I worked part time at Murder Ink, a bookstore in New York specializing in mysteries, during a time when no Parker novels were in print in the United States. The owner of the store, with great effort, was able to obtain a quantity of the British paperback edition of Butcher’s Moon (1974), the last of the Parker novels.

Unfortunately, due to postage, import duties, the fluctuations of the dollar versus the pound, and various taxes, she was forced to price the book–just a standard paperback, remember–at nearly four dollars.

We couldn’t keep them in the store. People came in, saw a Stark book available, and bought it. A few shook their heads over the price (most did not), but they all shelled out the four bucks.

I told Don Westlake about this, figuring he’d be pleased. Instead, he frowned and shook his head. “You don’t know what it’s like,” he told me, “to have a pen name who’s doing better than you are.”
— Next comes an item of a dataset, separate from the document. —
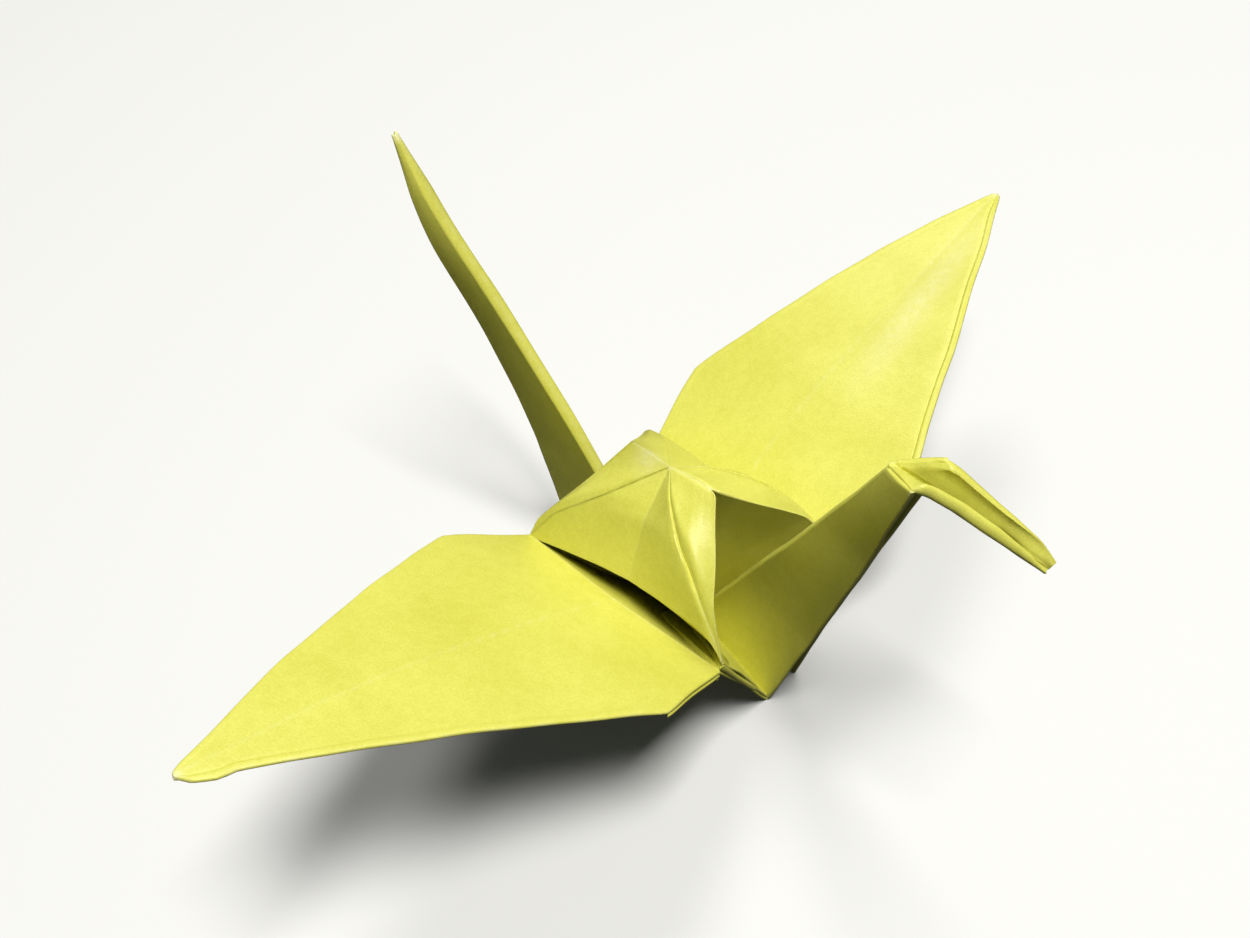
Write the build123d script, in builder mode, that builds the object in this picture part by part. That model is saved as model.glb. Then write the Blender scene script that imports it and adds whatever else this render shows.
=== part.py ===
"""Origami crane: one square of paper, folded flat and then opened, with no cut and no glue.

Frame: X runs from the tail to the head, Y from the near wing to the far wing, Z up.
The crane stands on the four corners of its keel, where the neck and the tail fold up.
Every crease lies where the square puts it: the lengths come from the side of the square
and from the turns of the bird base, 45 degrees halved and halved again.
"""
import os
from math import cos, radians, sin, tan

from build123d import *

# The sheet
paper = 75.0  # side of the square
ply = 0.09  # thickness of the paper
air = 0.08  # air left between the two layers of a wing
slit = 0.18  # gap between two edges that meet along a leg or under a wing
lap = 0.02  # layers that are pressed together share this much

# The body, opened out
rim_bend = 15.0  # degrees that each half of a pocket's rim turns from straight
rim_bow = 0.6  # the rim's middle stands this far outside the line of its ends
rim_height = 8.4  # middle of a rim above the table
rim_rise = 1.6  # head end of a rim above its tail end
rim_spread_tail = 6.0  # a rim's tail end from the middle plane
rim_spread_head = 5.6  # a rim's head end from the middle plane
pocket_in = 0.75  # lower edge of the hump inside the rim
pocket_up = 1.4  # and above it
wall_slope = 47.0  # lean of a pocket's wall from the level, in degrees

# The hump, with a short level ridge through the middle of the square
hump_rise = 7.5  # middle of the square above the rims
hump_back = 0.7  # middle of the square behind the middle of the rims
crown_tail = 3.2  # the ridge runs this far behind the middle of the square
crown_head = 3.4  # and this far before it
crown_lift = 0.65  # its head end stands this far above the rest

# The puffed creases of the hump, each with one knee between its ends
knee_tail = 0.7  # share of a tail crease, from the middle of the square to its knee
knee_head = 0.5
swell_back = 0.65  # the tail knees stand this far behind the line of the crease's ends
swell_out = 0.9  # the head knees stand this far outside it
swell_up_tail = 0.65  # and the knees stand this far above it
swell_up_head = 1.5
edge_knee = 0.65  # share of an edge of the roof, from the ridge's end to its knee
edge_swell = 0.7  # the edges' knees swell by this share of the creases' swell
front_out = 0.4  # swell of the roof's middle crease, out and up
front_up = 0.7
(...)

There is a definite rivalry going on here. The title page of Otto Penzler’s copy of The Score looks something like this (italics represent the author’s inscription):

THE
SCORE

Richard Stark–5
Don Westlake–0

Perfection (I would guess) can be tiring for an author. Frederick Irving Anderson, who created the Infallible Godahl (the perfect thief of the first two decades of this century) ran out of gas after six short stories.

I suspect the same sort of thing might have happened with the Parker series, but Westlake found an outlet. As he once told an interviewer, he was trying to write a story where Parker had to keep stealing the same thing over and over, but it kept coming out funny. And if there’s one thing Parker mustn’t be, it’s funny. So John Dortmunder was born.

Dortmunder and his gang figure in four of the funniest caper novels ever written, beginning with The Hot Rock (1970). My theory is that Dortmunder gets not only his own share of grief, but Parker’s too. Parker robs whole towns and private islands; Dortmunder gets caught stealing bologna from the supermarket.

Not that Dortmunder isn’t competent; he’s just a victim of, as John Dickson Carr used to say through Sir Henry Merrivale, the blinkin’ awful cussedness of things in general.

One book Parker fans should look out for is Jimmy the Kid (1974), a Dortmunder novel in which Parker (and even Richard Stark) make guest appearances. Yes, I know how it sounds, but it works. I’m not going to spoil it for those who haven’t read it by telling you how it’s done, but in my opinion, nobody but Westlake could have pulled off a caper like this.

Because ingenuity is the hallmark of Westlake and Stark. A caper novel is almost by definition a tour de force. The writer has to set his protagonist an impossible task, then make it plausible that he accomplish it, or at least come close, making sure to throw in suspense and a few surprises along the way.

The witty Mr. Westlake always comes through. And so, emphatically, does the grim Mr. Stark.

And to prove that last statement, I’ll just let you read The Score, and rest my case.